Indeed, “garment worker” is a term not readily used in Trinidad. The skilled workers who have remained in the industry since trade liberalization are likely to describe themselves instead as being “into the sewing.” This phrase captures not only the breadth and variety of garment-based livelihoods (in both formal and informal sectors of the economy), but also the pleasures of working with clothing as a knowledgeable agent. By claiming that “I could help myself,” Glenda emphasized that her sewing skills afford her a sense of self-sufficiency, and that they “help” her cobble together a livelihood.
Shortly after that conversation with Glenda, I decided that I should learn to sew as part of my research. Although participant observation in the garment factory was providing rich and detailed insights into the everyday politics of labor on the shop floor, I decided that a more nuanced understanding of garment workers' lives could be attained only by my learning how to cut and stitch properly. I would like to claim the decision as a sound methodological strategy, but at the time I was largely motivated by the desire to participate in what had become an alluring domain of activity. I desired for myself the pride and pleasure of selecting fabrics, designing a garment, cutting the cloth, and displaying or wearing clothing entirely authored by me. I also wanted to participate in the workers' shop-floor conversations about sewing not as a mere interloper, but as knowledgeable participant. Although I had made friends in the factory, and spent time with them in their homes and mine, I felt the growing need to gain a stake in the world of sewing outside the garment factory.

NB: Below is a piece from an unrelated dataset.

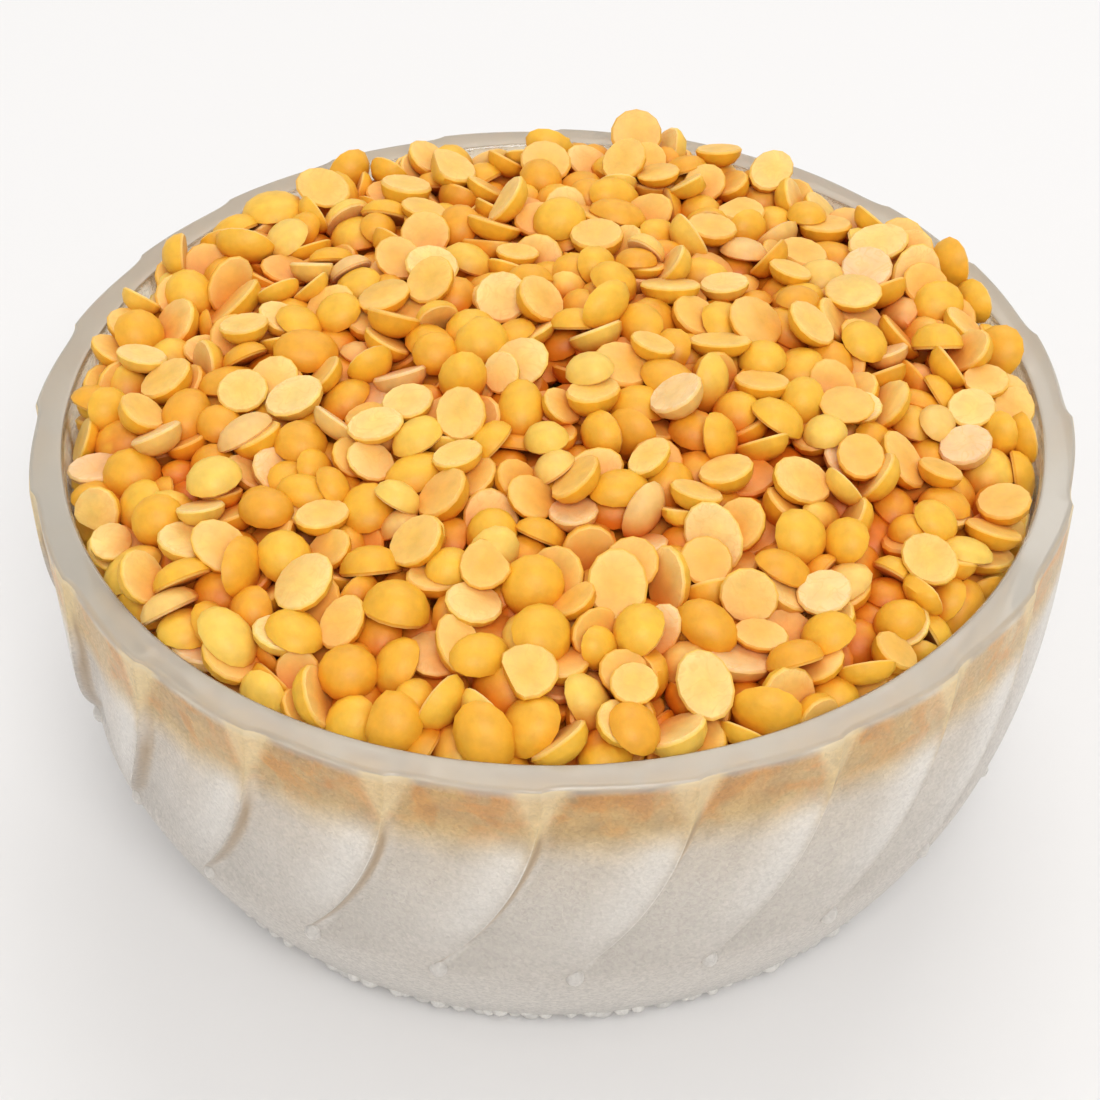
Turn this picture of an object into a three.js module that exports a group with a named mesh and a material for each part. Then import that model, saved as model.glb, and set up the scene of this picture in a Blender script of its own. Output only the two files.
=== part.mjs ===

I bought a domestic sewing machine, and asked a neighbor to teach me to sew in the evenings after work. Donny was a professional tailor who sewed for clients in the daytime in a disused convenience store not far from my home in Port of Spain. Two or three times a week I would go to Donny's shop, and work on my latest garment under his supervision. As I got to know Donny better, as well as the young men and women who “limed” at the front of his shop, my visits became increasingly frequent.9 Two other local women – one in her 20s, and another in her 40s – were also learning to sew from Donny, and with time became trusted friends.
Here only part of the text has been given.